What you should do: Return all lines from the listing below in which the string "scene" occurs.
[start]
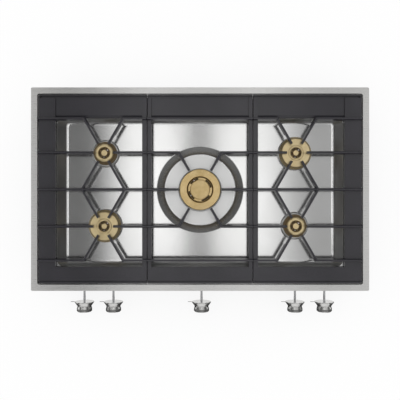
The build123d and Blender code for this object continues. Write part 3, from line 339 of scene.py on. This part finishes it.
def plain_metal(name, colour, dark, roughness, grain=1.5 * MM, edge=0.2 * MM):
    """Cast, plated or drawn metal with a little grain."""
    finish = Finish(name, colour, 1.0, roughness)
    grains = finish.noise(finish.place, 1 / grain, 4.0, 0.6)
    finish.colour(finish.blend(finish.spread(grains, 0.0, 1.0), dark, colour))
    finish.rough(finish.spread(grains, roughness * 0.8, roughness * 1.2))
    finish.bump(grains, 0.03 * MM, 0.5, edge)
    return finish.material


def moulded(name, colour, light, roughness):
    """Plastic, rubber or ceramic with a fine moulded grain."""
    finish = Finish(name, colour, 0.0, roughness)
    grains = finish.noise(finish.place, 1 / (0.8 * MM), 3.0, 0.6)
    finish.colour(finish.blend(finish.spread(grains, 0.0, 1.0), colour, light))
    finish.rough(finish.spread(grains, roughness * 0.9, roughness * 1.1))
    finish.bump(grains, 0.02 * MM, 0.5, 0.2 * MM)
    return finish.material


def galvanised():
    """Zinc-coated steel with its flaky spangle."""
    finish = Finish("housing_zinc", ZINC, 1.0, 0.4)
    flakes = finish.add("ShaderNodeTexVoronoi", Vector=finish.place, Scale=140.0).outputs["Color"]
    tone = finish.add("ShaderNodeRGBToBW", Color=flakes).outputs[0]
    finish.colour(finish.blend(finish.spread(tone, 0.0, 1.0, 0.0, 1.0), ZINC_DARK, ZINC_LIGHT))
    finish.rough(finish.spread(tone, 0.32, 0.48, 0.0, 1.0))
    finish.bump(tone, 0.02 * MM, 0.3, 0.3 * MM)
    return finish.material


def dress_node(name, material):
    """Give a CAD node one material."""
    slots = nodes[name].data.materials
    slots.clear()
    slots.append(material)


def dress(slot, material):
    """Give one material to every CAD node of a slot of the record."""
    for subpart in subparts:
        if subpart["material_slot"] == slot:
            dress_node(subpart["node"], material)


dress("frame_steel", frame_steel())
dress("tray_steel", tray_steel())
dress("enamelled_iron", iron_enamel())
dress("housing_steel", galvanised())
trim_steel = plain_metal(
    "trim_steel", TRIM_STEEL, TRIM_STEEL_DARK, TRIM_ROUGHNESS, grain=2.5 * MM, edge=0.4 * MM
)
dress("trim_steel", trim_steel)
for slot, look in PLAIN_METALS.items():
    dress(slot, plain_metal(slot, *look))
for slots, look in MOULDED.items():
    material = moulded(*look)
    for slot in slots:
        dress(slot, material)

for name in SIDE_BURNERS:
    centre = node_centre(f"crown_{name}")
    skirt = SIDE_SHADE_BRASS if name in SMALL_BURNERS else DEEP_SIDE_SHADE_BRASS
    crown = turned_brass(
        f"crown_brass_{name}", CREAM_BRASS, CREAM_BRASS_DARK, 0.4, centre, skirt=skirt
    )
    dress_node(f"crown_{name}", crown)
    spreader = turned_brass(
        f"spreader_brass_{name}", CREAM_BRASS, BRASS, 0.34, centre, hollow_shade=HOLLOW_SHADE
    )
    dress_node(f"spreader_{name}", spreader)

# node of the middle burner: material name, roughness, painted shade colour of its sides
WOK_BRASS = {
    "wok_outer_crown": ("wok_ring_brass", 0.32, WOK_SIDE_SHADE),
    "wok_inner_crown": ("wok_centre_brass", 0.34, DEEP_SIDE_SHADE_BRASS),
    "wok_cap": ("wok_cap_brass", 0.36, None),
}
wok_centre = node_centre("wok_outer_crown")
for node, (name, roughness, skirt) in WOK_BRASS.items():
    dress_node(node, turned_brass(name, BRASS, BRASS_DARK, roughness, wok_centre, skirt=skirt))

for name in BURNERS:
    dress_node(f"knob_{name}", knob_steel(name, node_centre(f"spindle_{name}")))

# ---------------------------------------------------------------- camera

FRAME_PIXELS = 400
PIXEL = 2.6734 * MM
RIM_TOP = 4.5 * MM
CAMERA_DISTANCE = 1.455
CAMERA_X, CAMERA_Y = -0.2 * MM, -29.1 * MM
SENSOR = 36.0
FAR_CLIP = 50

camera = bpy.data.objects.new("camera", bpy.data.cameras.new("camera"))
bpy.context.scene.collection.objects.link(camera)
camera.location = (CAMERA_X, CAMERA_Y, RIM_TOP + CAMERA_DISTANCE)
camera.data.sensor_width = SENSOR
camera.data.lens = SENSOR * CAMERA_DISTANCE / (FRAME_PIXELS * PIXEL)
camera.data.clip_end = FAR_CLIP
bpy.context.scene.camera = camera

# ---------------------------------------------------------------- floor

UNDERSIDE = cad_box[0][2]
FLOOR_SIZE = 12.0
FLOOR_GAP = 0.5 * MM
FLOOR_COLOUR = (0.86, 0.86, 0.86, 1)
FLOOR_WHITE = 1.05
FLOOR_GLOW = 0.78


def level_card(name, size_x, size_y, place, material):
    """A level rectangle of the stage."""
    mesh = bpy.data.meshes.new(name)
    signs = ((-1, -1), (1, -1), (1, 1), (-1, 1))
    corners = [(x * size_x / 2, y * size_y / 2, 0) for x, y in signs]
    mesh.from_pydata(corners, [], [(0, 1, 2, 3)])
    mesh.materials.append(material)
    card = bpy.data.objects.new(name, mesh)
    bpy.context.scene.collection.objects.link(card)
    card.location = place
    return card


def floor_material():
    """White floor: a glow for camera and gloss, over a matt surface that keeps the shadows."""
    material = bpy.data.materials.new("floor_white")
    material.use_nodes = True
    tree = material.node_tree
    tree.nodes.clear()
    matt = tree.nodes.new("ShaderNodeBsdfDiffuse")
    matt.inputs["Color"].default_value = FLOOR_COLOUR
    glow = tree.nodes.new("ShaderNodeEmission")
    glow.inputs["Strength"].default_value = FLOOR_WHITE
    path = tree.nodes.new("ShaderNodeLightPath")
    seen = tree.nodes.new("ShaderNodeMath")
    seen.operation = "MAXIMUM"
    share = tree.nodes.new("ShaderNodeMath")
    share.operation = "MULTIPLY"
    share.inputs[1].default_value = FLOOR_GLOW
    both = tree.nodes.new("ShaderNodeMixShader")
    out = tree.nodes.new("ShaderNodeOutputMaterial")
    tree.links.new(path.outputs["Is Camera Ray"], seen.inputs[0])
    tree.links.new(path.outputs["Is Glossy Ray"], seen.inputs[1])
    tree.links.new(seen.outputs[0], share.inputs[0])
    tree.links.new(share.outputs[0], both.inputs[0])
    tree.links.new(matt.outputs[0], both.inputs[1])
    tree.links.new(glow.outputs[0], both.inputs[2])
    tree.links.new(both.outputs[0], out.inputs["Surface"])
    return material


level_card("floor", FLOOR_SIZE, FLOOR_SIZE, (0, 0, UNDERSIDE - FLOOR_GAP), floor_material())

# ---------------------------------------------------------------- studio

# brightness of the room that gloss reflects; a height is the upward part of the direction
CEILING = 0.75
SIDE_DARK = 0.06
CEILING_HEIGHTS = (0.62, 0.76)
HORIZON = 0.3
HORIZON_LEFT = 1.0
HORIZON_HEIGHTS = (0.30, 0.20)
HORIZON_TURN = (-0.9, -0.4)
# white before and behind the object
FRONT_LIFT = 0.9
BACK_LIFT = 0.5
LIFT_TURN = (-0.9, 0.9)
LIFT_HEIGHTS = (0.42, 0.52)
LIFT_ABOVE = 0.2
EVEN_LIGHT = 0.92


def studio_world():
    """White to the camera, even light for matt surfaces, and a room with dark sides for gloss."""
    world = bpy.data.worlds.new("studio")
    world.use_nodes = True
    tree = world.node_tree

    def span(value, ends, low, high):
        """Map a value between two ends to another range."""
        node = tree.nodes.new("ShaderNodeMapRange")
        tree.links.new(value, node.inputs["Value"])
        sockets = ("From Min", "From Max", "To Min", "To Max")
        for socket, number in zip(sockets, (*ends, low, high)):
            node.inputs[socket].default_value = number
        return node.outputs["Result"]

    def times(first, second):
        """Multiply two values."""
        node = tree.nodes.new("ShaderNodeMath")
        node.operation = "MULTIPLY"
        tree.links.new(first, node.inputs[0])
        tree.links.new(second, node.inputs[1])
        return node.outputs[0]

    def mixed(share, first, second):
        """Mix two grey levels, each an output or a number."""
        node = tree.nodes.new("ShaderNodeMix")
        tree.links.new(share, node.inputs["Factor"])
        for socket, level in ((node.inputs["A"], first), (node.inputs["B"], second)):
            if isinstance(level, float):
                socket.default_value = level
            else:
                tree.links.new(level, socket)
        return node.outputs["Result"]

    direction = tree.nodes.new("ShaderNodeSeparateXYZ")
    generated = tree.nodes.new("ShaderNodeTexCoord").outputs["Generated"]
    tree.links.new(generated, direction.inputs[0])
    across, along, up = (direction.outputs[axis] for axis in "XYZ")
    room = span(up, CEILING_HEIGHTS, SIDE_DARK, CEILING)
    horizon = span(across, HORIZON_TURN, HORIZON_LEFT, HORIZON)
    room = mixed(span(up, HORIZON_HEIGHTS, 0.0, 1.0), room, horizon)
    lift = times(span(along, LIFT_TURN, FRONT_LIFT, BACK_LIFT), times(along, along))
    lift = times(lift, span(up, LIFT_HEIGHTS, 1.0, LIFT_ABOVE))
    room = mixed(lift, room, 1.0)
    path = tree.nodes.new("ShaderNodeLightPath")
    room = mixed(path.outputs["Is Glossy Ray"], EVEN_LIGHT, room)
    room = mixed(path.outputs["Is Camera Ray"], room, 1.0)
    background = tree.nodes["Background"]
    background.inputs["Color"].default_value = (1, 1, 1, 1)
    tree.links.new(room, background.inputs["Strength"])
    return world


bpy.context.scene.world = studio_world()

LAMP_HEIGHT = 1.65
LAMP_Y = 0.09
LAMP_SIZE = (0.37, 0.94)
# name: place from left to right, watts
SOFTBOXES = {"softbox_left": (-0.28, 0.53), "softbox_right": (0.24, 0.49)}

FLAG_HEIGHT = LAMP_HEIGHT + 0.02
# name: size in x and y, place, grey level
FLAGS = {
    "flag_left": (0.36, 3.0, (-0.73, 0, FLAG_HEIGHT), 0.09),
    "flag_right": (0.36, 3.0, (0.72, 0, FLAG_HEIGHT), 0.38),
    "flag_middle": (0.16, 3.0, (0.01, 0, FLAG_HEIGHT), 0.15),
    "flag_knobs": (1.5, 0.5, (0, -0.56, UNDERSIDE), 0.04),
}


def softbox(name, place_x, watts):
    """A strip lamp that points straight down."""
    lamp = bpy.data.lights.new(name, "AREA")
    lamp.shape = "RECTANGLE"
    lamp.size, lamp.size_y = LAMP_SIZE
    lamp.energy = watts
    holder = bpy.data.objects.new(name, lamp)
    bpy.context.scene.collection.objects.link(holder)
    holder.location = (place_x, LAMP_Y, LAMP_HEIGHT)


def flag(name, size_x, size_y, place, grey):
    """A dark card that only reflections see."""
    material = bpy.data.materials.new(name)
    material.use_nodes = True
    shader = material.node_tree.nodes["Principled BSDF"]
    shader.inputs["Base Color"].default_value = (0, 0, 0, 1)
    shader.inputs["Specular IOR Level"].default_value = 0
    shader.inputs["Emission Color"].default_value = (grey, grey, grey, 1)
    shader.inputs["Emission Strength"].default_value = 1
    card = level_card(name, size_x, size_y, place, material)
    card.visible_camera = False
    card.visible_diffuse = False
    card.visible_shadow = False


for name, (place_x, watts) in SOFTBOXES.items():
    softbox(name, place_x, watts)
for name, (size_x, size_y, place, grey) in FLAGS.items():
    flag(name, size_x, size_y, place, grey)

bpy.context.scene.view_settings.view_transform = "Standard"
[end]
Response to the task:
The build123d and Blender code for this object continues. Write part 3, from line 339 of scene.py on. This part finishes it.
bpy.context.scene.collection.objects.link(camera)
bpy.context.scene.camera = camera
    bpy.context.scene.collection.objects.link(card)
bpy.context.scene.world = studio_world()
    bpy.context.scene.collection.objects.link(holder)
bpy.context.scene.view_settings.view_transform = "Standard"